» **WORK INSTRUCTIONS**: Return the whole listing exactly as it stands.

----

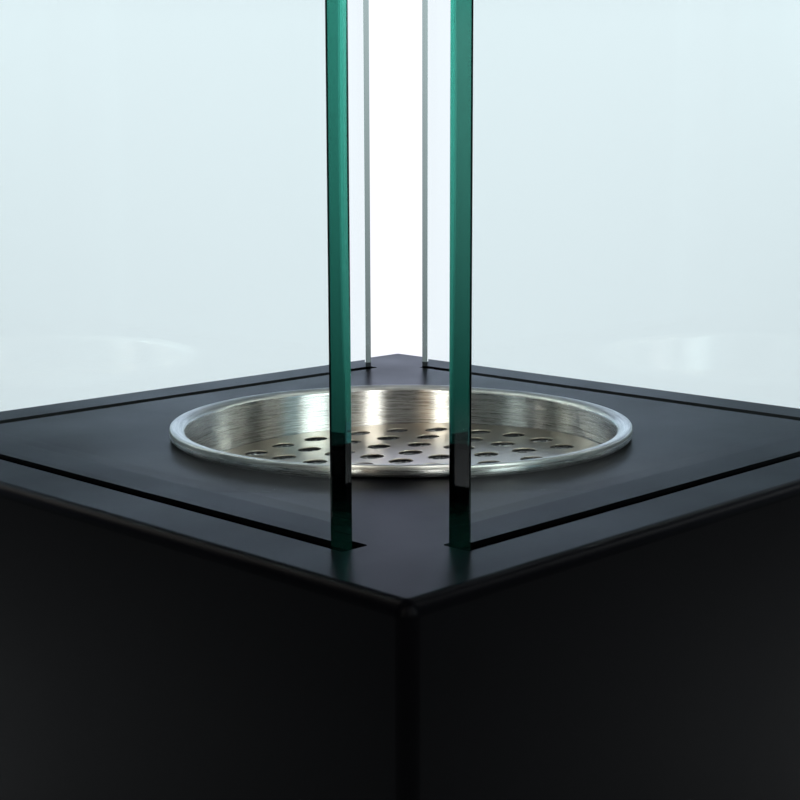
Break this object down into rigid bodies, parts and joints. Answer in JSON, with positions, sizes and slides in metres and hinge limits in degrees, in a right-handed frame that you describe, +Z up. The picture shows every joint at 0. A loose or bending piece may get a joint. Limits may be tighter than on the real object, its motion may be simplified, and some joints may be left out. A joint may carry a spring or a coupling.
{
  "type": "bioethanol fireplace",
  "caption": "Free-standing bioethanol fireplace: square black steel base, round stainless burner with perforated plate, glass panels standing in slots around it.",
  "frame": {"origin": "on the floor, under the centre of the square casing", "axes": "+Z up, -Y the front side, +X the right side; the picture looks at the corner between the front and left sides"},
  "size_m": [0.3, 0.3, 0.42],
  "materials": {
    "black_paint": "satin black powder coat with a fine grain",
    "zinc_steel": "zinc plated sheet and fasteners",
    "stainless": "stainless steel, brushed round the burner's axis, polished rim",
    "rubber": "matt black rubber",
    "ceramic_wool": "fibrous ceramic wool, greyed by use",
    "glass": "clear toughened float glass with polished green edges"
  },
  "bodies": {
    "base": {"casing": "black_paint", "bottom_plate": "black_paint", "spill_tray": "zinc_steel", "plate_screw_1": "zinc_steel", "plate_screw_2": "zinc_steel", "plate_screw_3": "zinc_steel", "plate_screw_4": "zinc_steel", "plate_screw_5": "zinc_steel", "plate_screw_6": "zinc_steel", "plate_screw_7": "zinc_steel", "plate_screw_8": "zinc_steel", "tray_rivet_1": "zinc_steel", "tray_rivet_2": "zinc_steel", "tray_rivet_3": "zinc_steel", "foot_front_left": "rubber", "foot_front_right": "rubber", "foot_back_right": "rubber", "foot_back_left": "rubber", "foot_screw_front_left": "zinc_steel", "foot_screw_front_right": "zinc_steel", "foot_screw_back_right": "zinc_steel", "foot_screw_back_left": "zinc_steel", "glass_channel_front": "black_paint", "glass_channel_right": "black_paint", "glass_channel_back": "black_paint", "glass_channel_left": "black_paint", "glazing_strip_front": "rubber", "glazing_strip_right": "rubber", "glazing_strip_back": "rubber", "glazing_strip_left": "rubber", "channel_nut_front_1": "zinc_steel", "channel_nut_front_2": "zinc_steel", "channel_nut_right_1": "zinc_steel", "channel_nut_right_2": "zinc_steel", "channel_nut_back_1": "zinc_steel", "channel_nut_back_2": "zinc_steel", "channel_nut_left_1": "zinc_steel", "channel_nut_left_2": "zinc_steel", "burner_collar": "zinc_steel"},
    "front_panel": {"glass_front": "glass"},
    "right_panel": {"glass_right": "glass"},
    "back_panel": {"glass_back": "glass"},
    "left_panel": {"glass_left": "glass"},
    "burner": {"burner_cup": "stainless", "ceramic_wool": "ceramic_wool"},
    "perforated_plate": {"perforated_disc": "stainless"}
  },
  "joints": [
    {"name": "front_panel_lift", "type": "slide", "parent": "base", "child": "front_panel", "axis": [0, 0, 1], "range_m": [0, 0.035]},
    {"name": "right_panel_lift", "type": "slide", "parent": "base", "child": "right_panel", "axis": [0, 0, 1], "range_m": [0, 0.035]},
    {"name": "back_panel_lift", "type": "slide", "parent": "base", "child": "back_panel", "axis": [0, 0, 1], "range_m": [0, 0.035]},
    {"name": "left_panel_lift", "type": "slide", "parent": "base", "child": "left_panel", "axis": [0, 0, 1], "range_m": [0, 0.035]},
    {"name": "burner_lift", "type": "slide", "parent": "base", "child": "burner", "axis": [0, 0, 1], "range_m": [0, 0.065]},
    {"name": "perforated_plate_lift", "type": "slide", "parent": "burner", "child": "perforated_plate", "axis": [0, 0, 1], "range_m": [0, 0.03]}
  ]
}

----

» **COMPLETE RESPONSE**:
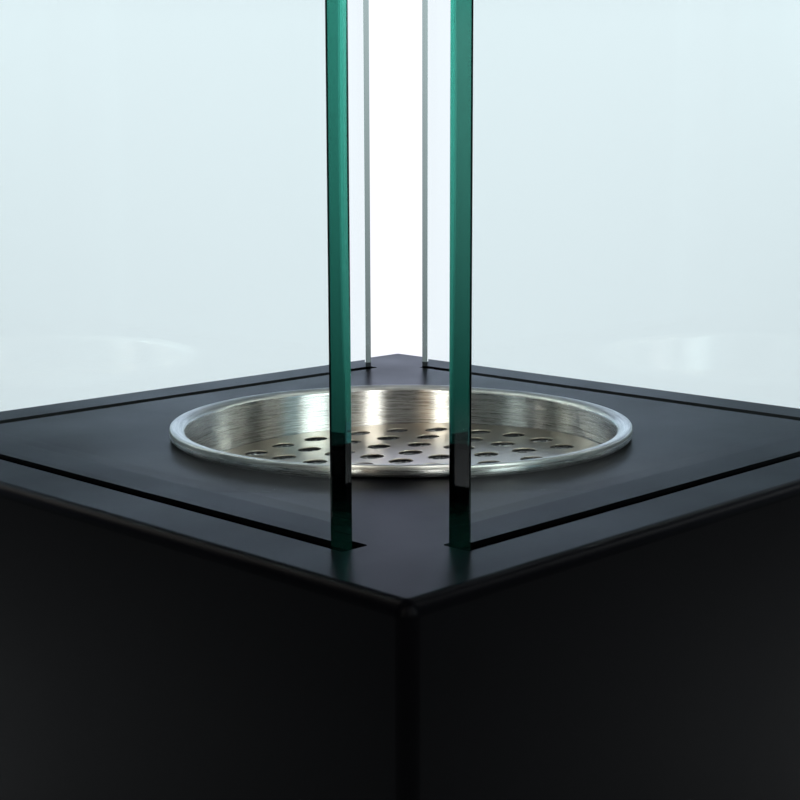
Break this object down into rigid bodies, parts and joints. Answer in JSON, with positions, sizes and slides in metres and hinge limits in degrees, in a right-handed frame that you describe, +Z up. The picture shows every joint at 0. A loose or bending piece may get a joint. Limits may be tighter than on the real object, its motion may be simplified, and some joints may be left out. A joint may carry a spring or a coupling.
{
  "type": "bioethanol fireplace",
  "caption": "Free-standing bioethanol fireplace: square black steel base, round stainless burner with perforated plate, glass panels standing in slots around it.",
  "frame": {"origin": "on the floor, under the centre of the square casing", "axes": "+Z up, -Y the front side, +X the right side; the picture looks at the corner between the front and left sides"},
  "size_m": [0.3, 0.3, 0.42],
  "materials": {
    "black_paint": "satin black powder coat with a fine grain",
    "zinc_steel": "zinc plated sheet and fasteners",
    "stainless": "stainless steel, brushed round the burner's axis, polished rim",
    "rubber": "matt black rubber",
    "ceramic_wool": "fibrous ceramic wool, greyed by use",
    "glass": "clear toughened float glass with polished green edges"
  },
  "bodies": {
    "base": {"casing": "black_paint", "bottom_plate": "black_paint", "spill_tray": "zinc_steel", "plate_screw_1": "zinc_steel", "plate_screw_2": "zinc_steel", "plate_screw_3": "zinc_steel", "plate_screw_4": "zinc_steel", "plate_screw_5": "zinc_steel", "plate_screw_6": "zinc_steel", "plate_screw_7": "zinc_steel", "plate_screw_8": "zinc_steel", "tray_rivet_1": "zinc_steel", "tray_rivet_2": "zinc_steel", "tray_rivet_3": "zinc_steel", "foot_front_left": "rubber", "foot_front_right": "rubber", "foot_back_right": "rubber", "foot_back_left": "rubber", "foot_screw_front_left": "zinc_steel", "foot_screw_front_right": "zinc_steel", "foot_screw_back_right": "zinc_steel", "foot_screw_back_left": "zinc_steel", "glass_channel_front": "black_paint", "glass_channel_right": "black_paint", "glass_channel_back": "black_paint", "glass_channel_left": "black_paint", "glazing_strip_front": "rubber", "glazing_strip_right": "rubber", "glazing_strip_back": "rubber", "glazing_strip_left": "rubber", "channel_nut_front_1": "zinc_steel", "channel_nut_front_2": "zinc_steel", "channel_nut_right_1": "zinc_steel", "channel_nut_right_2": "zinc_steel", "channel_nut_back_1": "zinc_steel", "channel_nut_back_2": "zinc_steel", "channel_nut_left_1": "zinc_steel", "channel_nut_left_2": "zinc_steel", "burner_collar": "zinc_steel"},
    "front_panel": {"glass_front": "glass"},
    "right_panel": {"glass_right": "glass"},
    "back_panel": {"glass_back": "glass"},
    "left_panel": {"glass_left": "glass"},
    "burner": {"burner_cup": "stainless", "ceramic_wool": "ceramic_wool"},
    "perforated_plate": {"perforated_disc": "stainless"}
  },
  "joints": [
    {"name": "front_panel_lift", "type": "slide", "parent": "base", "child": "front_panel", "axis": [0, 0, 1], "range_m": [0, 0.035]},
    {"name": "right_panel_lift", "type": "slide", "parent": "base", "child": "right_panel", "axis": [0, 0, 1], "range_m": [0, 0.035]},
    {"name": "back_panel_lift", "type": "slide", "parent": "base", "child": "back_panel", "axis": [0, 0, 1], "range_m": [0, 0.035]},
    {"name": "left_panel_lift", "type": "slide", "parent": "base", "child": "left_panel", "axis": [0, 0, 1], "range_m": [0, 0.035]},
    {"name": "burner_lift", "type": "slide", "parent": "base", "child": "burner", "axis": [0, 0, 1], "range_m": [0, 0.065]},
    {"name": "perforated_plate_lift", "type": "slide", "parent": "burner", "child": "perforated_plate", "axis": [0, 0, 1], "range_m": [0, 0.03]}
  ]
}